We just “got” each other. Diane admitted up front that I was often older than she was despite me being almost 12 years younger, and the fact that she looked to me for advice really meant a ton. We were always the closest when she was single, and for me, Diane meeting Susan was a mixed bag. I wasn’t sad that I was so much losing the chance to marry her myself, I was sad that now someone else had her primary attention. Relationships, particularly between two women, are insulated. It is the coccoon we choose, because since women tend to be more emotional than men, they choose that one intense emotional relationship that comes with sex over the emotional intensity of several relationships that straight women have with their wine and yoga pants girlfriends….. oh, wow, that line just hit home for a number of reasons.
And through all of this, my mother was grinning her teeth and bearing it. The more she tried to get me to separate from Diane, the more I rebelled, thinking that she was being homophobic and she just needed to get over it. I couldn’t have been more wrong, but I forgive myself. I only had so much processing power at that age.

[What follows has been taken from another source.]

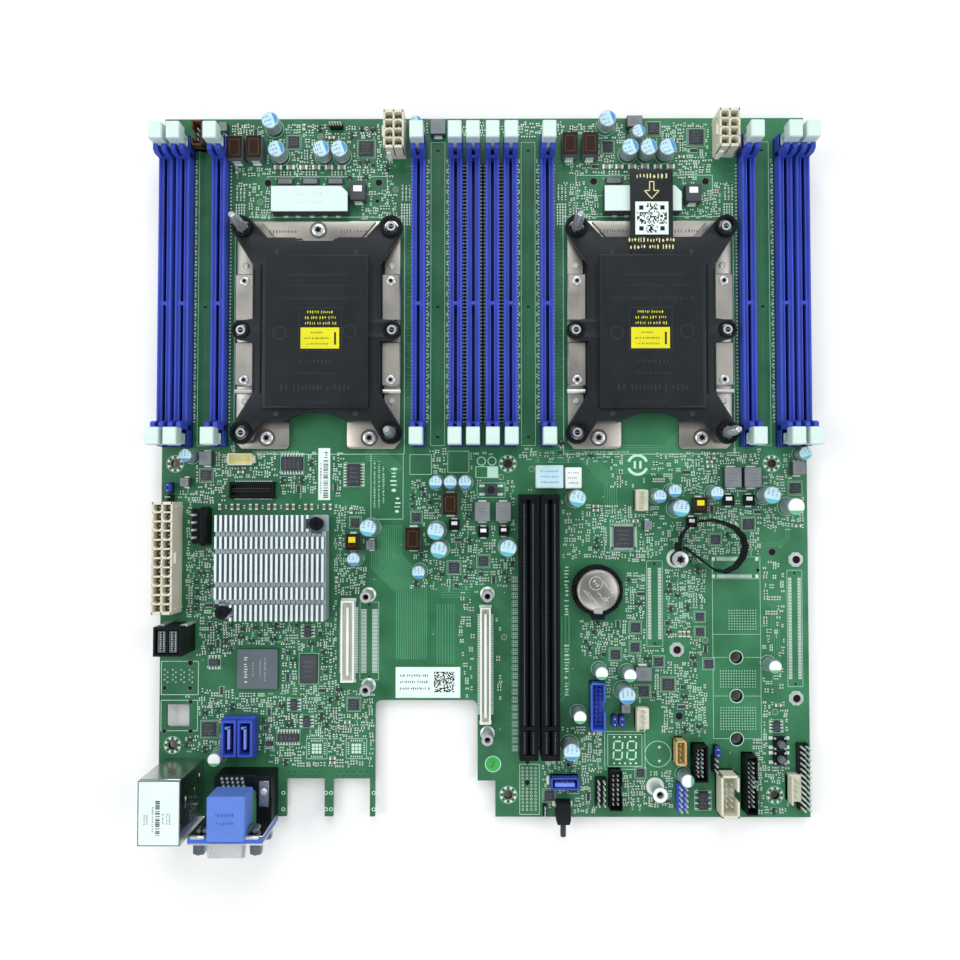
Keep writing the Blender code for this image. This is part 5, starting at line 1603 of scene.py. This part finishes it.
def make_labels():
    """Paper labels with generic bars and cells, and the two raised blocks with printed tops."""
    shape = Shape()
    draw = random.Random(5)
    shape.at(-75.4, -4.9).block(-2.8, 2.8, -12.3, 12.3, 0.0, 0.12, "label", 0.03)
    y = -11.2
    while y < 6.5:
        step = draw.choice((0.2, 0.35, 0.55))
        shape.block(-0.4, 1.9, y, y + step, 0.1, 0.15, "ink")
        y += step + draw.choice((0.25, 0.4, 0.6))
    add_words(shape, -1.6, -2.0, 15.0, 0.9, "ink", 90, 0.12, 201)
    add_words(shape, 0.8, 9.4, 4.0, 1.4, "ink", 90, 0.12, 202)
    claim(-75.4, -4.9, 6.4, 25.4)
    shape.at(-26.2, -102.8).block(-15.2, 15.2, -7.2, 7.2, 0.0, 0.12, "label", 0.03)
    cell, count = 0.5, 19
    for i in range(count):
        for j in range(count):
            if draw.random() < 0.5:
                shape.block(2.9 + i * cell, 2.9 + (i + 1) * cell, -4.5 + j * cell, -4.5 + (j + 1) * cell,
                            0.1, 0.15, "ink")
    for number, y in enumerate((3.2, 0.2, -2.8)):
        add_words(shape, -6.2, y, 14.0, 1.2, "ink", 0, 0.12, 210 + number)
    claim(-26.2, -102.8, 31, 15)
    for x, y, width, depth, height, colour in ((30.6, -6.4, 12.6, 10.6, 7.6, "aqua"),
                                               (41.8, -6.9, 7.6, 9.8, 6.0, "white")):
        shape.at(x, y)
        w, d = width / 2, depth / 2
        shape.block(-w, w, -d, d, 0.1, height, "white", 0.4)
        shape.block(-w + 0.3, w - 0.3, -d + 0.3, d - 0.3, height - 0.1, height + 0.08, colour, 0.05)
        for row in range(3):
            add_words(shape, 0.0, (row - 1) * depth * 0.24, width * 0.66, 0.9, "navy", 0, height + 0.07,
                      220 + row)
        claim(x, y, width + 1, depth + 1)
    shape.at(4.3, -140.7).turned(0, 0, [(3.8, 0.0), (3.8, 0.1), (3.65, 0.14)], "silk", 32)
    shape.disc(0, 0, 3.4, 0.18, "sticker", 32, 0.1)
    add_words(shape, 0.0, 0.0, 3.6, 1.4, "ink", 70, 0.17, 231)
    claim(4.3, -140.7, 8, 8)
    shape.make("labels")


def make_left_frames(marks, vias):
    """The printed frames by the left edge and round the cut-out, with rows of dots in the first."""
    for x0, x1, y0, y1 in ((-152.0, -134.2, -108.6, -93.0), (-152.0, -134.4, -125.4, -111.2)):
        marks.at()
        add_frame(marks, x0 + 0.4, x1, y0, y1, 0.25)
        claim((x0 + x1) / 2, (y0 + y1) / 2, x1 - x0, y1 - y0)
    for column in range(4):
        for row in range(6):
            lean = 0.7 if row % 2 else -0.7
            vias.at(-149.4 + column * 3.9 + lean, -97.0 - row * 1.15).disc(0, 0, 0.38, 0.06, "solder", 8)
            vias.disc(0, 0, 0.2, 0.08, "hole", 6, 0.05)


def make_slot_footprint(marks, vias):
    """An unfilled card slot by the left riser: a frame, four columns of holes and a peg hole."""
    marks.at()
    add_frame(marks, 16.8, 26.0, -164.0, -140.8, 0.22)
    for column in range(4):
        for row in range(13):
            x, y = 18.2 + column * 2.0, -142.6 - row * 1.6
            if math.hypot(x - 20.3, y + 149.3) > 1.9:
                vias.at(x, y).disc(0, 0, 0.5, 0.05, "solder", 8)
                vias.disc(0, 0, 0.3, 0.08, "hole", 8, 0.04)
    vias.at(20.3, -149.3).disc(0, 0, 1.2, 0.05, "hole", 16)
    claim(21.4, -152.4, 10.0, 24.0)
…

During that time, the only thing that really connected us came on at 4:00 PM. We couldn’t discuss my homosexuality, and because I felt alienated, that’s why Oprah is one of the people in whom I see the face of God. For five solid days in a row for 25 years, there was one full hour a day we had something to discuss. We talked about her hair, her weight, and all the superficial things that everyone talked about above and beyond the content of the show. I don’t think my mother ever knew I was running the game…. that by talking about superficial things, I knew that the deeper message was sinking in. She even watched “The Puppy Episode” of Ellen because Oprah was in it.
Through Oprah, my mother became more and more accepting of the fact that gay just happens. She no longer felt responsible, as a lot of Christians do when they hear that homosexuality is a sin and now they’ve gone and fucked up their kids.
I don’t think that she ever fully understood the idea of two women being married to each other, but that didn’t stop her from spoiling the hell out of Kathleen and Dana. They always got just as big a Christmas gift as me, and even though we lived far apart and there was no family picture, her tradition was to send us a Target gift card so that we could buy matching pajamas to wear after Christmas Eve services It was one of our favorite things about Christmas, with both of “my girls,” because as a soprano I would always stagger in the door after Christmas Eve services, having literally worked my abs for three hours, and having fresh, new pajamas renewed my spirit. And, of course, the tradition got deeper with Dana, because we had seven Christmases.
[Editor’s Note: Keep Seven Christmases in the back of your mind for a Dana-centric title]….
I actually wrote a lot more than this, but WordPress did not save my changes and published an earlier draft. I’ll try to recreate what I said and post again.